Pourquoi n’a-t-il pas confié la Primature à son parti ?
Plusieurs hypothèses peuvent justifier ce choix. Mais la plus plausible est l’élection de son fils, Karim Kéïta, comme député et le beau père de celui-ci comme président de l’Assemblée nationale. Ces décisions, qui procèdent probablement de la stratégie de ses camarades à s’approprier de l’appareil du parti avec la complicité de sa famille privée. Cette irruption soudaine n’est le fruit du hasard, c’est un travail de fourmi, entrepris depuis de longs mois autour d’IBK sans qu’il ne s’en rend compte. Maintenant qu’il a été mis devant le fait accompli, il est obligé d’avaler la couleuvre. C’est cela la méthode KBGiste. Une première victoire du stratège politique Bokary Téréta. Aujourd’hui, une nomenklatura politico-financier, bâti sur des intérêts communs, bien ficelés et avec la complicité innocente du fiston national, entoure le ‘’Mandé mansa’’.

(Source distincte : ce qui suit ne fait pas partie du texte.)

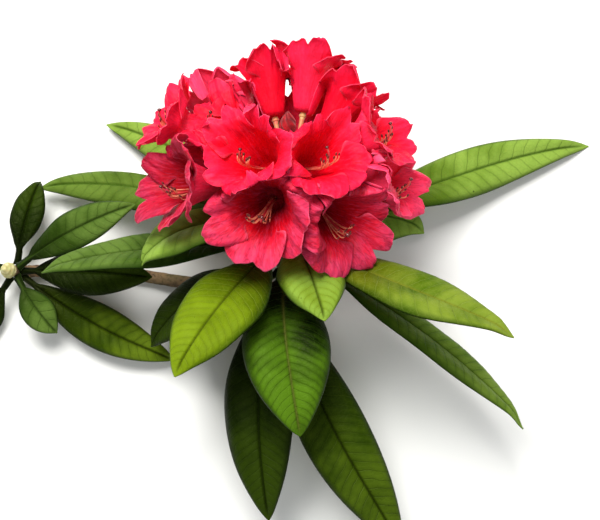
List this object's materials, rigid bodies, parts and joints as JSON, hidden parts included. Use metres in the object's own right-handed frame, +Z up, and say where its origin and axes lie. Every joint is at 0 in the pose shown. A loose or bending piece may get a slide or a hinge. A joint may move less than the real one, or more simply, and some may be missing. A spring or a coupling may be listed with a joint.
{
  "type": "flowering rhododendron shoot, cut",
  "caption": "Cut flowering shoot of a rhododendron: a dome of open red bell flowers over a collar of leathery leaves, with a leafy side shoot, laid down.",
  "frame": {"origin": "middle of the bounding box's underside, on the surface that the cut shoot lies on", "axes": "+X along the widest spread of the leaves, +Y from the stem's cut end towards the flowers, +Z up from the surface"},
  "size_m": [0.3373, 0.2463, 0.1202],
  "materials": {
    "bark": "rough brown bark with leaf scars",
    "truss_stalk": "green, slightly downy",
    "leaf": "leathery satin green with sunken veins and a paler underside",
    "side_leaf": "leathery satin dark green with a paler underside",
    "petal": "silky crimson with dark veins in the throat",
    "flower_bud": "silky dark red, folded",
    "leaf_bud": "matt cream bud scales"
  },
  "bodies": {
    "root": {"stem": "bark", "side_twig": "bark", "truss_axis": "truss_stalk", "truss_bud": "flower_bud", "side_bud": "leaf_bud", "leaf_01": "leaf", "leaf_02": "leaf", "leaf_03": "leaf", "leaf_04": "leaf", "leaf_05": "leaf", "leaf_06": "leaf", "leaf_07": "leaf", "leaf_08": "leaf", "leaf_09": "leaf", "leaf_10": "leaf", "leaf_11": "leaf", "leaf_12": "leaf", "leaf_13": "leaf", "leaf_14": "leaf", "leaf_15": "leaf", "leaf_16": "leaf", "leaf_17": "leaf", "leaf_18": "leaf", "side_leaf_1": "side_leaf", "side_leaf_2": "side_leaf", "side_leaf_3": "side_leaf", "side_leaf_4": "side_leaf", "side_leaf_5": "side_leaf", "side_leaf_6": "side_leaf", "side_leaf_7": "side_leaf", "flower_01": "petal", "flower_02": "petal", "flower_03": "petal", "flower_04": "petal", "flower_05": "petal", "flower_06": "petal", "flower_07": "petal", "flower_08": "petal", "flower_09": "petal", "flower_10": "petal", "flower_11": "petal", "flower_12": "petal", "flower_13": "petal", "flower_14": "petal", "flower_15": "petal", "flower_16": "petal", "flower_17": "petal"}
  },
  "joints": []
}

Les conséquences politiques de ce bourgeon (ou le greffe) a plombé les ailes de la popularité de l’homme qui incarnait le changement. Son discours mobilisateur : « Le Mali d’Abord » a pris de l’eau de tous les côtés. Il faut une résurrection pour remobiliser l’imaginaire collectif. IBK a lui-même conscience que son pouvoir commence à se heurter à des roches de pessimismes de ses électeurs. Car, les discours ésotériques ne sont de leur ressort. La priorité pour eux, c’est rétablir l’honneur du Mali et réaliser le bonheur pour les Maliennes et les Maliens. Une promesse faite aux électeurs et électrices. Les slogans : « Pour l’honneur du Mali » et « Le Mali d’Abord » ont effectivement mobilisé. Certains ont cru que leur heure était également arrivée.
Mais apparemment, les choses ne se présentent pas comme ils le représentent dans leur imaginaire. En tant qu’ancien Premier ministre d’un parti majoritaire, IBK a conscience des enjeux de la tour de contrôle, qu’est la Primature. Ils peuvent continuer à rêver. Mandé mansa sait aujourd’hui, que la question de la Primature est une question de vie ou de mort pour son régime. Car, ce qui a été toléré à ATT ne le sera pas pour lui. Les Maliens (politiques ou non) veillent sur lui, comme le pasteur veille sur le feu. Acculé et frontalement interpellé par des citoyens avides de justice, furent-ils de l’étranger, sur les conditions d’élection de Karim Kéïta à l’AN, IBK sait qu’il fait face à une fronde de ses électeurs et électrices au point qu’il a de plus en plus mal à prononcer son slogan favori : « Mali d’Abord », qui prend une connotation par la force des choses.
C’est au regard de tout cela, que le RPM peut encore attendre longtemps. La Primature, ce n’est pas demain la veille. D’où la mise en garde.